Ce qui est dommage, c’est d’avoir opposé les émotions et l’argent à l’époque. J’aurais pu avoir les deux. Aujourd’hui, je veux les deux.
Si ça t’intéresse, j’ai relu des passages du livre dans un live twitch il y a 2 ans, tiens voilà le replay c’est cadeau :
À la semaine prochaine !
Fabrice
Bonjour.
Merci pour le post.
Une réaction concernant la phrase suivante : j’ai trouvé le parfait éditeur pour matcher avec ma croyance sur l’argent : un escroc qui allait surtout ne pas salir de tout cet argent ce beau projet… et garder les euros pour sa pomme.
Je ne comprends pas bien le lien "magique" qui est attribué à ce choix d'éditeur et ton rapport à l'argent.
En quoi, à l'époque, en trouvant l'éditeur pour la publication du premier livre, pouvais-tu savoir qu'il ferait faillite lors du deuxième livre et donc ne te paierait pas?
Certes, l'expérience du premier livre et du problème de tirage a démontré une certaine incompétence et tu aurais pu te dire qu'il fallait mieux changer d'éditeur. Mais on peut aussi considérer que l'erreur est humaine et que dans le bénéfice du doute, l'éditeur s'était planté une fois et cela se passerait mieux ensuite.
Concernant la faillite et le fait de ne pas avoir été payé, tu écris: "J’imagine que ceux qui ont montré les crocs le plus tôt auront été payés en premier."
Donc c'est le système capitaliste et patriarcal dans lequel nous sommes qui nous impose parfois, si on veut être payé, à se battre (avec avocat etc.).
Ok, ton rapport à l'argent de l'époque fait que tu ne voulais pas te battre pour récupérer cet argent. En tout cas, pas tout de suite.
Sauf qu'à la base, une personne qui écrit des livres n'est pas censée avoir des aptitudes pour, en cas de faillite, se battre pour faire valoir ses droits et récupérer l'argent qui lui est dû. C'est le système qui l'impose. Le système est parfois injuste. Parfois, il impose pour faire valoir ses droits et obtenir ce qui nous est dû de devoir faire des choses pour lesquelles nous n'avons pas été formé ou sommes mauvais.

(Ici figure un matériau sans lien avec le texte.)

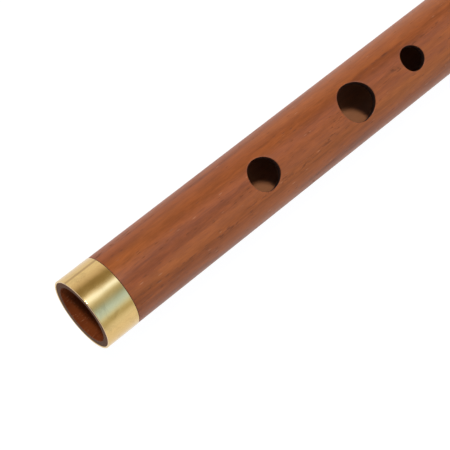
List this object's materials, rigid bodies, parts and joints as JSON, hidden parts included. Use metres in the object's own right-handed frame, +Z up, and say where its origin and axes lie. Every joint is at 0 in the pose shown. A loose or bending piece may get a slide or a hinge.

Donc si on accepte "de jouer" avec les règles du système et qu'on se bat, on pourra éventuellement gagner de l'argent (dans le cas d'une faillite et si on prend en compte les frais d'avocats, ce n'est pas garanti qu'on récupère toutes ses billes).
Mais si on refuse de le faire, je pense qu'il y a plusieurs raisons possibles. Cela peut-être effectivement parce qu'on a un rapport compliqué à l'argent. Mais je vois d'autres raisons possibles. On peut ne pas vouloir se battre (évitement du conflit) ou bien on estime que ce combat légal va nous coûter trop d'énergie physique et mentale et de temps ou encore on ne veut pas entretenir le système capitaliste en refusant de jouer avec les règles injustes qui nous est imposé.
Je ne sais pas si je suis très clair mais selon moi, lier ton rapport à l'argent de l'époque directement avec ton choix d'éditeur me semble être un léger raccourci.
Si ton éditeur n'avait pas fait faillite, tu aurais été payé, quelque soit ton rapport à l'argent, non ?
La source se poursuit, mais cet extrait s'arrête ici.